Copy verbatim the material from its first line to the line that holds "bpy.context.scene.world = world", including that line.
## START RECORDS SHOWN
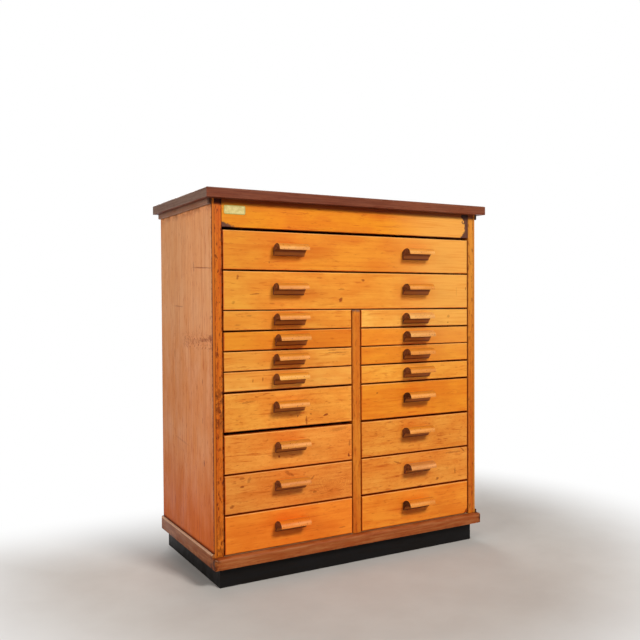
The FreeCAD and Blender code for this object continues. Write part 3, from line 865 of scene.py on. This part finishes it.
def make_world():
    # Even white, seen at full strength and lighting the chest at a part of it
    lighting = 0.18
    world = bpy.data.worlds.new("studio")
    world.use_nodes = True
    tree = world.node_tree
    background = tree.nodes["Background"]
    path = tree.nodes.new("ShaderNodeLightPath")
    seen = tree.nodes.new("ShaderNodeMath")
    seen.operation = "MAXIMUM"
    tree.links.new(path.outputs["Is Camera Ray"], seen.inputs[0])
    tree.links.new(path.outputs["Is Transmission Ray"], seen.inputs[1])
    level = tree.nodes.new("ShaderNodeMapRange")
    level.inputs["To Min"].default_value = lighting
    level.inputs["To Max"].default_value = 1.0
    tree.links.new(seen.outputs[0], level.inputs["Value"])
    tree.links.new(level.outputs[0], background.inputs["Strength"])
    background.inputs["Color"].default_value = (*white_light, 1.0)
    bpy.context.scene.world = world


def make_camera():
    # Place, turns in radians and focal length in millimetres
    place = (-1.0857, front_y - 1.7396, 0.6964)
    yaw, pitch, roll = 0.5106, -0.0221, -0.0055
    sensor_width, focal_length = 36.0, 43.14
    ahead = Vector((math.sin(yaw) * math.cos(pitch), math.cos(yaw) * math.cos(pitch), math.sin(pitch)))
    level = Vector((math.cos(yaw), -math.sin(yaw), 0.0))
    upright = level.cross(ahead)
    across = level * math.cos(roll) + upright * math.sin(roll)
    upward = upright * math.cos(roll) - level * math.sin(roll)
    data = bpy.data.cameras.new("camera")
    data.sensor_width = sensor_width
    data.lens = focal_length
    camera = bpy.data.objects.new("camera", data)
    turn = Matrix((across, upward, -ahead)).transposed().to_4x4()
    camera.matrix_world = Matrix.Translation(place) @ turn
    bpy.context.scene.collection.objects.link(camera)
    bpy.context.scene.camera = camera


make_floor()
make_world()
for name, place, target, size, power, colour in (
        ("key", (1.05, -4.8, 4.0), (0.0, 0.0, 0.5), 1.4, 274.0, (1.0, 0.995, 0.975)),
        ("fill", (-3.6, -1.2, 1.6), (0.0, 0.0, 0.5), 2.0, 72.0, white_light),
        ("back_glow", (0.8, 4.6, 3.4), (0.0, 0.0, 0.5), 3.0, 120.0, white_light),
        ("side_glow", (3.0, -2.8, 1.6), (0.0, 0.0, 0.6), 2.0, 8.0, white_light)):
    make_lamp(name, place, target, size, power, colour)
make_camera()
bpy.context.scene.view_settings.view_transform = "Standard"
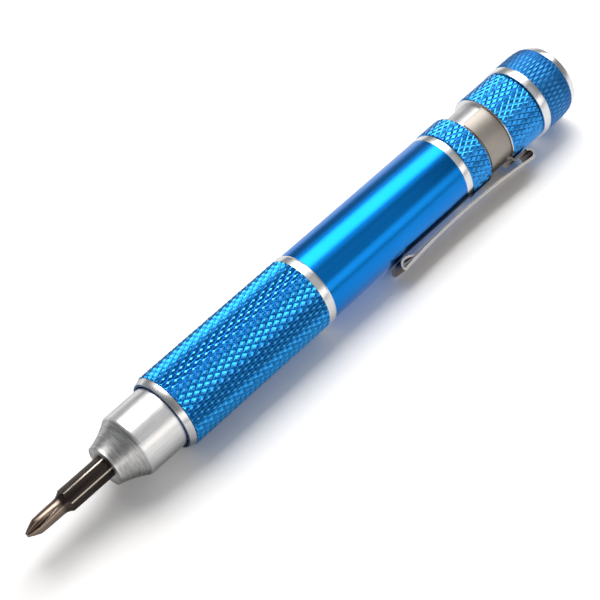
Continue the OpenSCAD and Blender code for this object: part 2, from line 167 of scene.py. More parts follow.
blueLook = {
    "deep": (0.002, 0.19, 0.62),
    "light": (0.009, 0.25, 0.78),
    "knurlDeep": (0.012, 0.22, 0.62),
    "knurlLight": (0.05, 0.36, 0.86),
    # Painted shade and light on knurling: of each pair below, the darker colour goes into the
    # grooves and the lighter onto the tops
    "shadedCapValley": (0.010, 0.12, 0.36),
    "litCapCrest": (0.08, 0.40, 0.85),
    "shadedValley": (0.006, 0.19, 0.56),
    "litCrest": (0.09, 0.52, 1.0),
    "roughness": 0.25,
    "knurlRoughness": 0.17,
    "gripRoughness": 0.22,
    "capRoughness": 0.38,
    "wander": 0.1,
    "evenGrain": (0.6, 0.6, 0.6),
    "drawnGrain": (0.02, 2.2, 2.2),
    "cloudScale": 0.12,
    "cloudShare": 0.4,
    "paintedShadeShare": 0.85,
    "relief": 0.003 * mm,
}


# Anodised aluminium; knurl gives the radius and depth of a knurling, which gets painted shade in
# its grooves and tops made lighter, partly as wear and partly as painted light
def blueMaterial(name, grainStretch, deep, light, roughness, knurl=None):
    b = blueLook
    made, tree, place = startMaterial(name)
    grain = noise(tree, place, 1.0, 3.0, b[grainStretch])
    cloud = noise(tree, place, b["cloudScale"])
    shade = grain * (1 - b["cloudShare"]) + cloud * b["cloudShare"]
    if knurl:
        top, depth = knurl
        # Painted shade: the colour darkens from the tops down into the grooves
        height = ((axisDistance(place) - (top - depth) / mm) * (mm / depth)).clamped()
        litCrest = height * height * height
        shade = litCrest * b["paintedShadeShare"] + shade * (1 - b["paintedShadeShare"])
    colour = mixColour(tree, shade, b[deep], b[light])
    rough = b[roughness] + grain * b["wander"] - b["wander"] / 2
    finishMaterial(tree, colour, 1.0, rough, grain, b["relief"])
    return made


mouthLook = {
    "colour": (0.01, 0.13, 0.40),
    "dark": 0.7,
    "roughness": 0.3,
    "gapShadeColour": (0.006, 0.007, 0.012),
    "gapRoughness": 0.7,
    "wander": 0.05,
    "relief": 0.003 * mm,
}


# The barrel's mouth: a face painted a darker blue as shade, and a rough near-black gap of painted
# shade within the given radius
def mouthMaterial(radius):
    m = mouthLook
    made, tree, place = startMaterial("blueMouth")
    grain = noise(tree, place, 1.0, 3.0, blueLook["evenGrain"])
    # Painted shade: within the given radius the gap is near black and not metal
    inShade = tree.math("LESS_THAN", axisDistance(place), radius / mm)
    face = mixColour(tree, grain, scaledColour(m["colour"], m["dark"]), m["colour"])
    colour = mixColour(tree, inShade, face, m["gapShadeColour"])
    rough = m["roughness"] + inShade * (m["gapRoughness"] - m["roughness"]) + grain * m["wander"]
    finishMaterial(tree, colour, 1 - inShade, rough, grain, m["relief"])
    return made


metalLook = {
    "lineScale": 4.0,
    "lineStretch": (1, 0.02, 0.02),
    "dark": 0.86,
    "light": 1.06,
    "relief": 0.003 * mm,
}


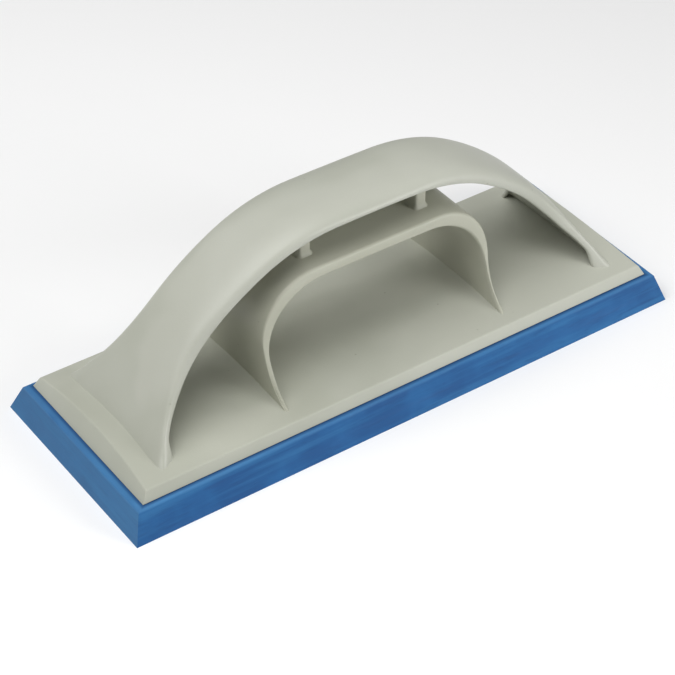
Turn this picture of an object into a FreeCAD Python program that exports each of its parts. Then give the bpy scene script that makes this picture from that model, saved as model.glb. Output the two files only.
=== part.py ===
import FreeCAD, Part
import math
import os
import Sketcher
from FreeCAD import Vector

# A grout float: a flat rubber pad bonded under a cambered plastic plate, with a
# wide arched grip over a lower finger bridge.
# Frame: X along the float, Y across it, Z up, origin at the middle of the pad's underside.

SIZES = [
    # name, value in mm, what it is
    ("pad_length", 245.0, "rubber pad, length at the working face"),
    ("pad_width", 90.0, "rubber pad, width at the working face"),
    ("pad_height", 11.4, "rubber pad, thickness"),
    ("pad_end_draft", 4.0, "how far each end face leans in over the pad's height"),
    ("pad_side_draft", 4.6, "how far each long face leans in over the pad's height"),
    ("pad_edge_round", 1.2, "rounding round the pad's upper edge"),
    ("glue_height", 0.3, "glue layer between pad and plate"),
    ("glue_margin", 1.6, "how far the glue stops short of the plate's edge"),
    ("plate_length", 231.0, "plate, length at its underside"),
    ("plate_width", 76.8, "plate, width at its underside"),
    ("plate_edge_height", 4.2, "plate, height of its long edges"),
    ("plate_camber", 2.6, "how far the plate's middle stands above its long edges"),
    ("plate_end_slope", 0.556, "lean of the plate's end faces, run over rise"),
    ("plate_side_slope", 0.42, "lean of the plate's long faces, run over rise"),
    ("plate_edge_round", 0.9, "rounding round the plate's upper edge"),
    ("core_pitch", 25.0, "spacing of the coring pockets along the plate"),
    ("core_length", 21.0, "one coring pocket, length"),
    ("core_width", 28.0, "one coring pocket, width"),
    ("core_offset", 17.5, "middle of each row of coring pockets from the centre line"),
    ("core_depth", 2.2, "depth of the coring pockets"),
    ("core_count", 6.0, "coring pockets in each row"),
    ("grip_rim_height", 76.6, "grip rim above the pad's underside at mid-length"),
    ("grip_crown_radius", 495.0, "grip rim, radius of its nearly flat middle"),
    ("grip_crown_angle", 2.1, "grip rim, slope where the middle ends, degrees"),
    ("grip_shoulder_radius", 69.4, "grip rim, radius of the shoulders"),
    ("grip_shoulder_angle", 30.0, "grip rim, slope where the shoulders end, degrees"),
    ("grip_leg_radius", 132.6, "grip rim, radius of the legs"),
    ("grip_leg_angle", 53.7, "grip rim, slope where the legs run straight, degrees"),
    ("grip_top_half_width", 16.1, "half the grip's width at mid-length"),
    ("grip_waist_half_width", 15.4, "half the grip's width at its waist"),
    ("grip_waist_place", 71.0, "waist from mid-length, along X"),
    ("grip_foot_half_width", 31.0, "half the grip's width at its feet"),
    ("grip_foot_place", 101.0, "place along X where the foot has that width"),
    ("grip_flare_power", 2.6, "how suddenly the legs flare into the feet"),
    ("grip_top_crown", 5.3, "height of the grip's back over its rims at mid-length"),
    ("grip_waist_crown", 5.7, "height of the grip's back over its rims at the waist"),
    ("grip_foot_crown", 3.0, "height of the grip's back over its rims at the feet"),
    ("grip_top_square", 2.1, "exponent of the grip's section at mid-length, 2 is an ellipse"),
    ("grip_waist_square", 3.9, "exponent of the grip's section at the waist"),
    ("grip_foot_square", 5.0, "exponent of the grip's section at the feet"),
    ("grip_wall", 2.8, "grip wall thickness"),
    ("grip_lip", 2.4, "thickness of the grip's lower rims"),
    ("grip_leg_swell", 1.0, "how far the legs thicken inwards"),
    ("grip_leg_swell_start", 58.0, "height where that begins"),
    ("grip_leg_swell_rise", 16.0, "height over which it builds up"),
    ("grip_ankle_slim", 0.7, "how much of it the ankles lose again"),
    ("grip_ankle_start", 36.0, "height where the ankles begin"),
    ("grip_ankle_rise", 10.0, "height over which they slim down"),
    ("grip_toe_swell", 3.9, "how far the toes thicken inwards where they stand"),
    ("grip_toe_start", 24.0, "height where the toes begin"),
    ("grip_toe_rise", 7.0, "height over which they swell"),
    ("bridge_height", 62.3, "top of the finger bridge above the pad's underside"),
    ("bridge_top_wall", 4.8, "thickness of the bridge across its top"),
    ("bridge_reach", 51.4, "outer face of each bridge leg from mid-length"),
    ("bridge_leg_wall", 2.1, "thickness of the bridge legs"),
    ("bridge_outer_radius", 24.0, "outer shoulder radius of the bridge"),
    ("bridge_inner_radius", 26.0, "inner shoulder radius of the bridge"),
    ("bridge_leg_toe_in", 0.9, "how far each bridge leg leans in at its foot"),
    ("bridge_half_depth", 16.0, "half the bridge's depth at its top"),
    ("bridge_thigh_share", 0.2, "how far down its legs keep that depth, as a share"),
    ("bridge_knee_half_depth", 18.6, "half the bridge's depth at its knees"),
    ("bridge_knee_share", 0.55, "how far down the knees are, as a share"),
    ("bridge_ankle_half_depth", 22.8, "half the bridge's depth at its ankles"),
    ("bridge_ankle_share", 0.8, "how far down the ankles are, as a share"),
    ("bridge_foot_half_depth", 32.1, "half the bridge's depth level with the plate's long edges"),
    ("bridge_root_half_depth", 36.1, "half the depth of the same curve carried into the plate"),
    ("bridge_spare", 1.0, "extra stock on the outlines, which the crossing outline trims"),
    ("post_place", 26.0, "posts from mid-length, along X"),
    ("post_length", 4.8, "one post, along X"),
    ("post_depth", 15.0, "one post, along Y"),
    ("post_foot_round", 2.0, "rounding where a post grows out of the bridge"),
]

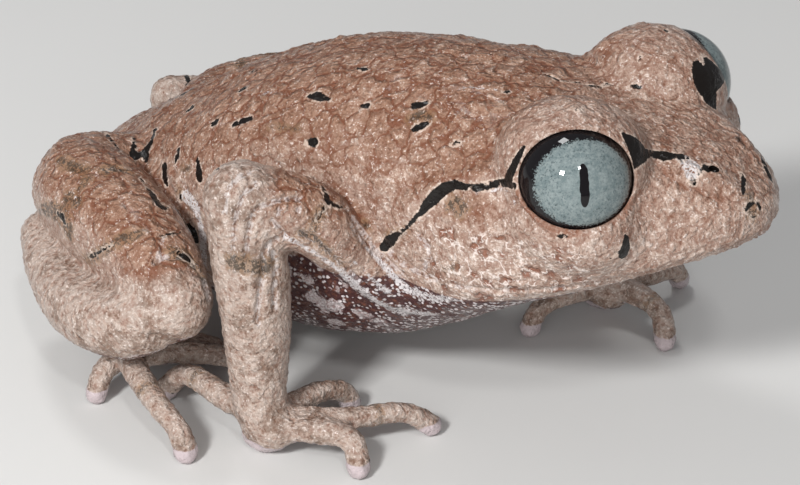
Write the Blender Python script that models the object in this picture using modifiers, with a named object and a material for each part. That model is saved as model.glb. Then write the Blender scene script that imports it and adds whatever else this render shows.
## END RECORDS SHOWN
> _WRITTEN RESPONSE_:
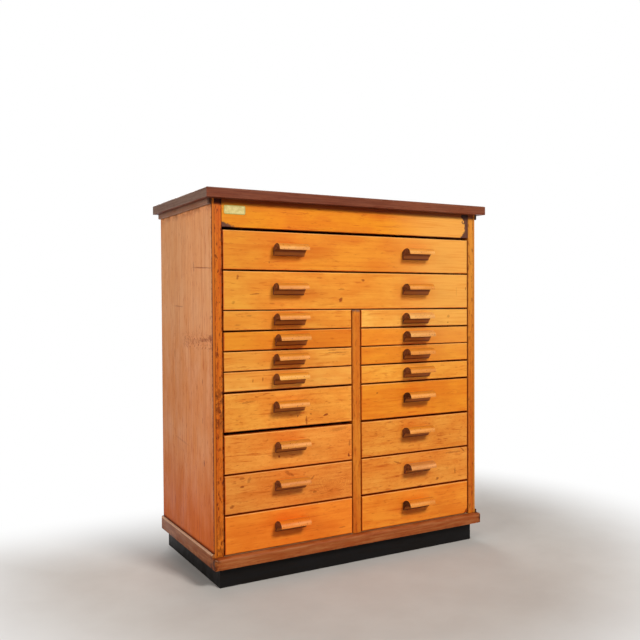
The FreeCAD and Blender code for this object continues. Write part 3, from line 865 of scene.py on. This part finishes it.
def make_world():
    # Even white, seen at full strength and lighting the chest at a part of it
    lighting = 0.18
    world = bpy.data.worlds.new("studio")
    world.use_nodes = True
    tree = world.node_tree
    background = tree.nodes["Background"]
    path = tree.nodes.new("ShaderNodeLightPath")
    seen = tree.nodes.new("ShaderNodeMath")
    seen.operation = "MAXIMUM"
    tree.links.new(path.outputs["Is Camera Ray"], seen.inputs[0])
    tree.links.new(path.outputs["Is Transmission Ray"], seen.inputs[1])
    level = tree.nodes.new("ShaderNodeMapRange")
    level.inputs["To Min"].default_value = lighting
    level.inputs["To Max"].default_value = 1.0
    tree.links.new(seen.outputs[0], level.inputs["Value"])
    tree.links.new(level.outputs[0], background.inputs["Strength"])
    background.inputs["Color"].default_value = (*white_light, 1.0)
    bpy.context.scene.world = world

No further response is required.